好了,现在到了最后一关。在证明上调印花税同抑制猪肉价格有关之前,我先讲个故事。前一阵子,一朋友在证券公司营业部开户时遇一乐呵呵的老汉,遂问其故,答曰:今日盈利30元,回家包饺子去!据中国人的饮食习惯推测,这一定是猪肉馅的。否则,猪肉价格缘何上涨如斯?股市的发展对消费的刺激并不止于这个小故事。我们知道,中国居民的消费率低、储蓄率高是中国经济发展依靠对美国出口的主要原因,而美国居民凭什么能够储蓄那么少、消费那么多呢?中国居民消费率低除了工薪报酬长期不见增长之外,就是因为存在银行的储蓄回报过低,而美国居民的高消费则同股市密切相关。几位美国学者(Lusardi,Skinner和Venti)在2001年的一篇研究报告中说,大家不要以为美国居民的储蓄率低。实际上,如果将美国居民持有的股票收益(资本收益和股息)计算进来,美国居民的储蓄率不逊色于中国居民。据此可以想象,如果中国股市能够继续保持健康的牛市格局,很可能将从今年下半年起,形成一个由消费推动的经济增长新格局。

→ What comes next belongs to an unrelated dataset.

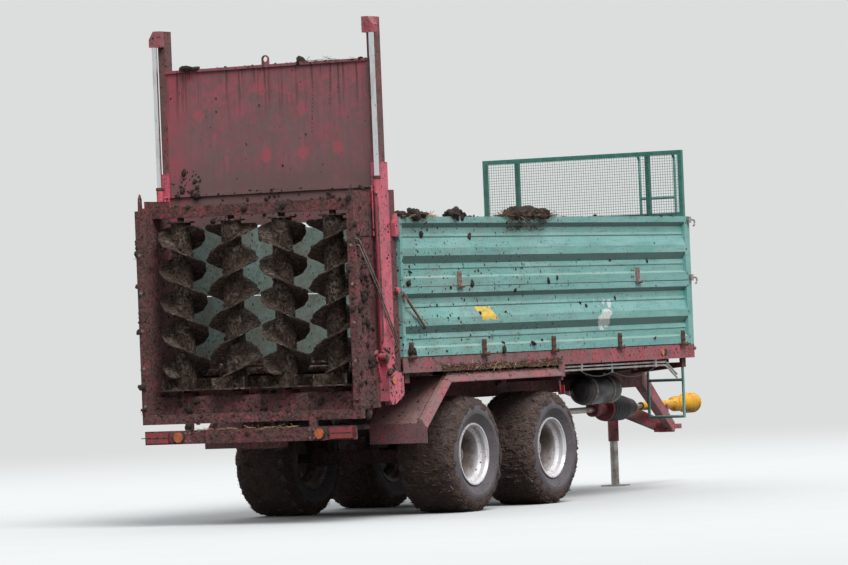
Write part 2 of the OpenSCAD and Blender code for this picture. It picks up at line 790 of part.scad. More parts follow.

然而,年初政策层就已经言明,全年CPI须控制在3%。考虑到许多股民系去年底、今年初方才进入股市,仅仅半年的股市上扬就对猪肉价格乃至CPI形成如此大的推动力,当然需要警惕。可是,在央行连续出拳、甚至出组合拳的情况下,市场依然以为遇到了黔之驴。这哪了得!遂出台上调印花税的政策。至此,即大体证明了先前提出的命题:上调印花税是为抑制猪肉价格!
按照平日撰写学术论文和研究报告的习惯,最后尚须给出政策建议。这里给出两个:其一是针对政策层的,股市的发展以及在此基础上公司债券、资产支撑证券乃至衍生品市场的发展将深刻地改变中国经济依靠投资和出口的运行格局,未来的消费将得到刺激,因此需要关注物价,但不易过于呆板;其二是针对广大股民的,建议炒股的老大爷、老大妈,下次挣了钱——如果有下次的话,多包些牛肉馅、羊肉馅或者青菜萝卜馅的,以防止再次推动猪肉价格的暴涨。